The starkest example was George Meany's refusal to back McGovern:
you can date the AFL-CIO's decline from that point -- if the unions
weren't smart enough to realize that the escalating cold war was a
form of class struggle aimed straight at their throats, you could
even say they deserved what they got.
The Democrats are unlikely to be as divided this time, in large
part because they've been so irrelevant they have nothing left to get
defensive about. McGovern's change was directed as much against his
own party as against Nixon, who seemed less a partisan threat than a
peculiarly chameleonic form of slime. The Democrats still dominated
Congress, most state and local governments, including almost every
major city. They still thought of themselves as the establishment,
and they still owned a lot of responsibility for the Vietnam War.

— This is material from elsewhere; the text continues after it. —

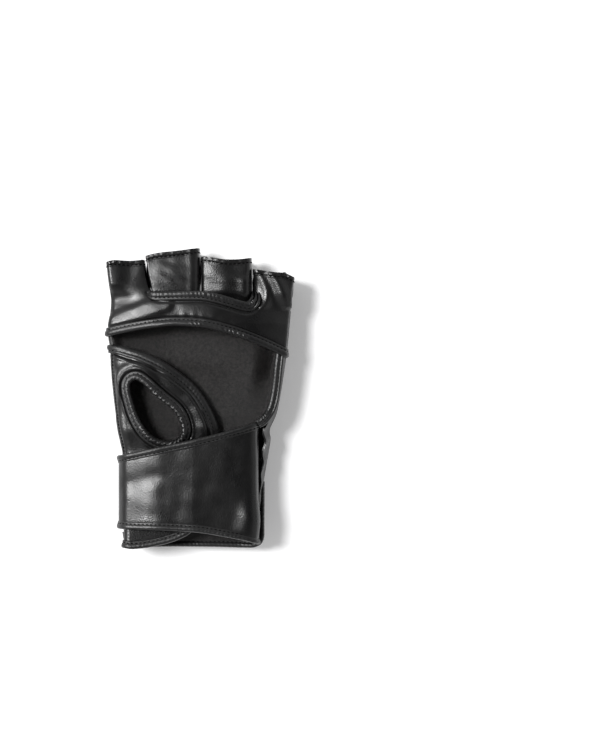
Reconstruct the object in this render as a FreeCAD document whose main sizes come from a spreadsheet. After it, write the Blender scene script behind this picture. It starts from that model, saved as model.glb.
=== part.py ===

McGovern couldn't change America until he cleaned up the mess in his
own backyard, and that's where he got ambushed. Obama has had similar
problems from Democrats who think that the way to win is to follow
the Republican lead while feigning slightly more sanity. But those
Democrats haven't had much of a winning record, especially now it's
clear now how Clinton's two terms wound up playing into Bush's hand.
(Not that Obama would ever define change so sharply.)
Then there's the Nixon role, which McCain doesn't seem to be up
to (even if he wanted, which I wouldn't put past him). He's neither
the incumbent of 1972 nor the disengaged statesman of 1968; rather,
he's more like Humphrey in 1968, a lame substitute for a lamer duck,
remembered somewhat fondly for integrity he has long since abandoned.